En guise de présentation de ce « no man’s land ignoré de la population active », Rohmer confie à une voix off le soin de rappeler quelques précisions historiques et topographiques venant illustrer des plans vifs au style documentaire. Très vite, le commentateur s’attarde sur l’un des troubles du lieu : l’enfilade de chaussées à traverser chaque douzième de cercle est entrecoupée par des feux réglés sur le passage des voitures. D’où les dangers pour le piéton et la génération d’un « vaste champ d’exercices […] pour l’individualisme parisien ». Sur ces considérations urbanistiques, le « héros » entre en scène : Jean-Marc, la quarantaine, l’allure apprêtée (costume gris clair et parapluie). Après avoir traversé plusieurs intersections de la place, le voici en activité dans la boutique chic de prêt-à-porter masculin où il travaille. On voit là l’archétype d’un employé modèle à la vie bien rangée : métro, journaux (L’Équipe), boulot, dodo. Un grain de sable va pourtant faire dérailler le train-train de Jean-Marc. Un matin, au sortir de sa station d’arrivée, un drôle de zigue visiblement éméché se heurte à lui, l’insulte, l’empoigne par le parapluie pour tomber à terre. Mort. Enfin, mort, mort ? Une attente de plusieurs mois finira par apaiser le malheureux Jean-Marc, expérimentant entre temps autour de l’Étoile une marche du crabe minutieusement étudiée. Paradigme rohmérien ?
Pour nous livrer sa vision de Paris, Rohmer s’empare donc avec drôlerie d’une légende urbaine probablement en vogue à l’époque : le coup du parapluie. Cette « arme redoutable » fait en réalité partie d’une espèce plus large : l’arsenal éclectique dégainé par tout bon citadin névrosé qui se respecte. Pour preuve, Rohmer introduit aux trois quarts de son film une succession de faits divers dont certains journaux sont friands : « Un automobiliste en frappe un autre à coups de cravache », « Le crime des Champs-Élysées », « Un fou dans le métro […] armé d’une carabine de chasse », « L’étudiante jugée à Lyon […] avait cassé son parapluie sur la tête d’un policier»… Même si la présence de ces titres en insert est déclenchée par le regard du personnage en train de lire fébrilement son journal dans le plan précédent, on sent clairement Rohmer prendre ici la main sur le récit. La musique de fanfare utilisée en fond vient en tout cas souligner sa jubilation à nous livrer ce florilège de drames rocambolesques. Point d’orgue de ce collage burlesque : un film dans le film composé de 4 photogrammes en noir et blanc nous propose le bref roman-photo d’une jeune fille brune se débarrassant d’un malotru à coups (victorieux) de parapluie. Ou comment mettre en scène un vulgaire pépin comme le meilleur allié des femmes dans leur entreprise de libération ?

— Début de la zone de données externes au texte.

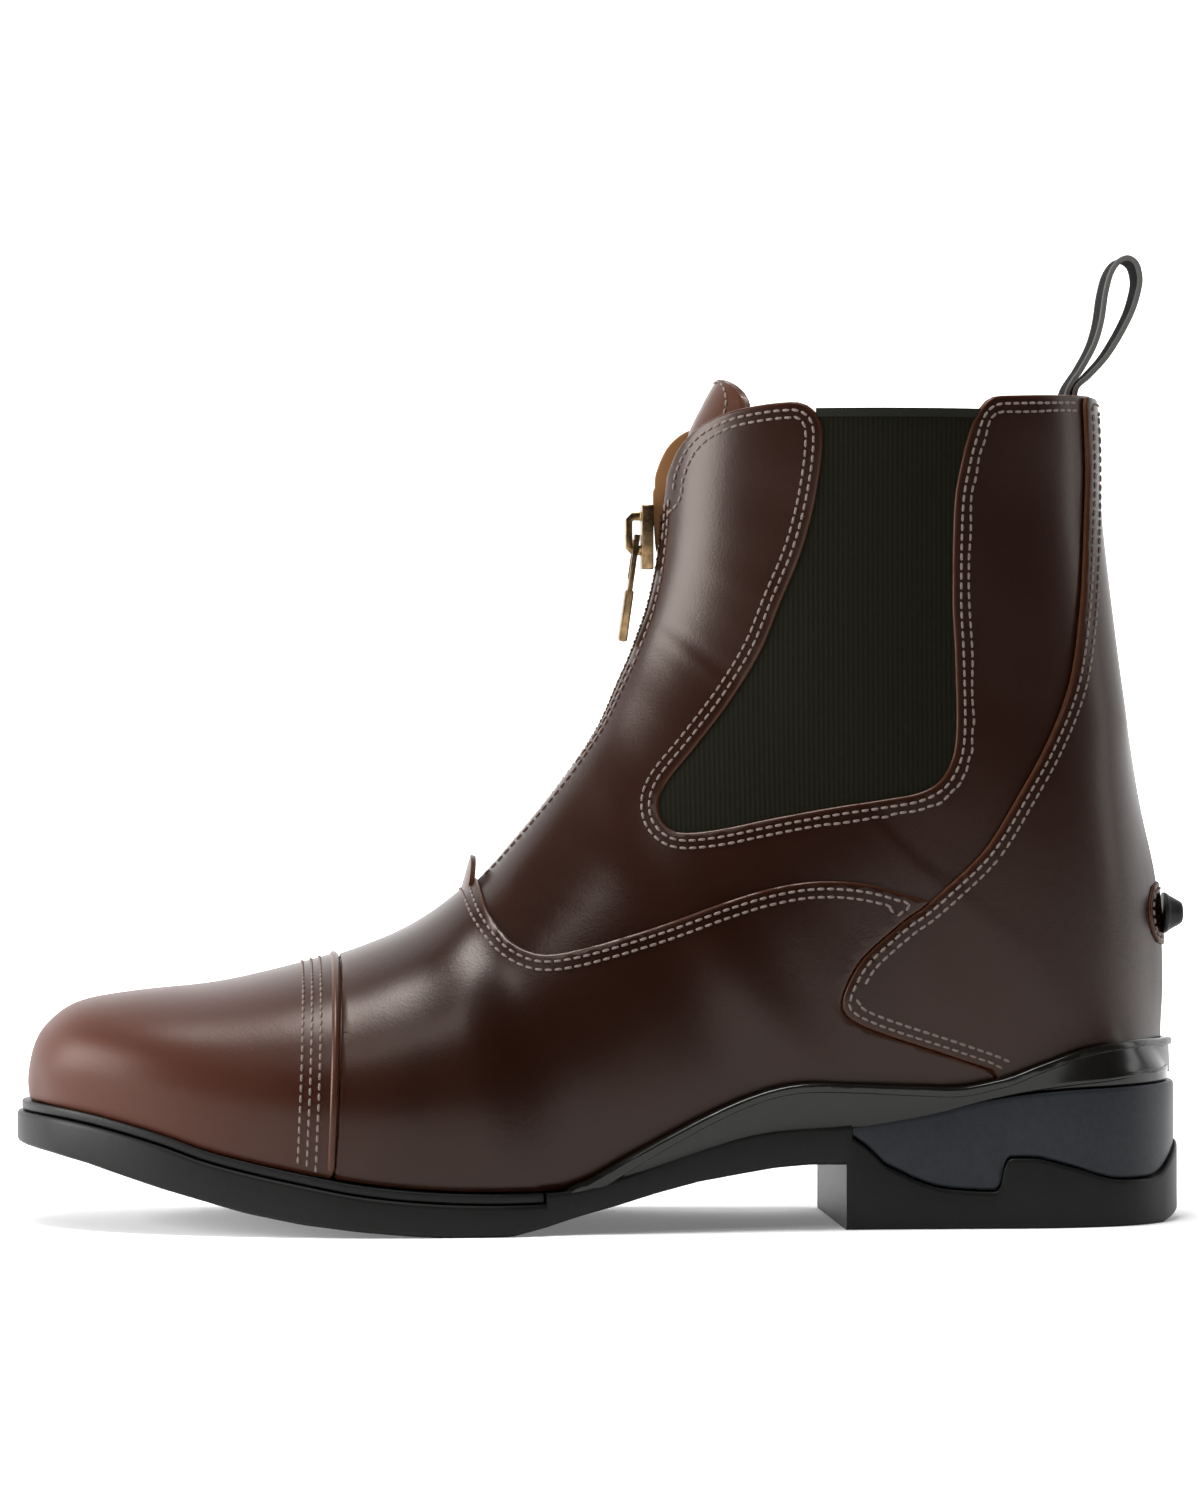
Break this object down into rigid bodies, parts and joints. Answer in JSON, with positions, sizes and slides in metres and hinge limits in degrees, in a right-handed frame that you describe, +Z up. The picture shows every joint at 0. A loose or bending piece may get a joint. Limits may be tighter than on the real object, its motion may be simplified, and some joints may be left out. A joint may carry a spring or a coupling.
{
  "type": "paddock boot",
  "caption": "Brown leather paddock boot, left foot, with toe cap, elastic gores, front zip, pull loop, rubber sole with a stacked heel and a spur rest.",
  "frame": {"origin": "middle of the sole's length and width, on the floor under heel and forefoot", "axes": "+X from toe to heel, +Y to the inner side of the foot, +Z up; the outer side faces -Y"},
  "size_m": [0.2999, 0.104, 0.2477],
  "materials": {
    "sole_rubber": "matte",
    "insert_rubber": "matte",
    "cup_plastic": "gloss",
    "brown_leather": "satin",
    "tan_lining": "matte",
    "gore_elastic": "ribbed",
    "loop_webbing": "woven",
    "dark_brass": "antique"
  },
  "bodies": {
    "boot": {"outsole": "sole_rubber", "midsole": "sole_rubber", "heel_insert": "insert_rubber", "insole": "tan_lining", "shank_cup": "cup_plastic", "upper": "brown_leather", "toe_cap": "brown_leather", "vamp": "brown_leather", "counter": "brown_leather", "gore_lateral": "gore_elastic", "gore_medial": "gore_elastic", "zip_chain": "dark_brass", "tongue": "brown_leather", "pull_loop": "loop_webbing", "spur_rest": "sole_rubber", "zip_slider": "dark_brass"},
    "zip_pull": {"zip_pull": "dark_brass"}
  },
  "joints": [
    {"name": "pull_swing", "type": "hinge", "parent": "boot", "child": "zip_pull", "pos_m": [0.00938, 0, 0.17504], "axis": [0, 1, 0], "range_deg": [0, 150]}
  ]
}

Si les ambitions politiques du film s’arrêtent là, Paris vu par… Rohmer dépasse la simple anecdote des petites et grandes frayeurs d’un habitué de la place de l’Étoile. Jean-Marc représente finalement beaucoup d’anonymes muselés ou agressés par la ville, ses nuisances sonores et ses fous ordinaires. Victime, l’homme n’en pas moins consentant ; retournant bien tranquillement à sa vie de métropolitain sans histoire. Dindon de la farce par excès de conformisme ? Difficile de trancher…
Dans l’introduction documentaire de son sketch, Rohmer filme De Gaulle traverser furtivement le champ de la caméra lors d’un défilé organisé en grande pompe sur l’une des avenues. Il ignorait que, quatre ans plus tard, des milliers d’étudiants allaient battre le pavé de « sa » place, bientôt contrés en juin par une marée humaine anti-marxiste, excédée par cette vague contestataire qui s’était pourtant rêvée… révolution.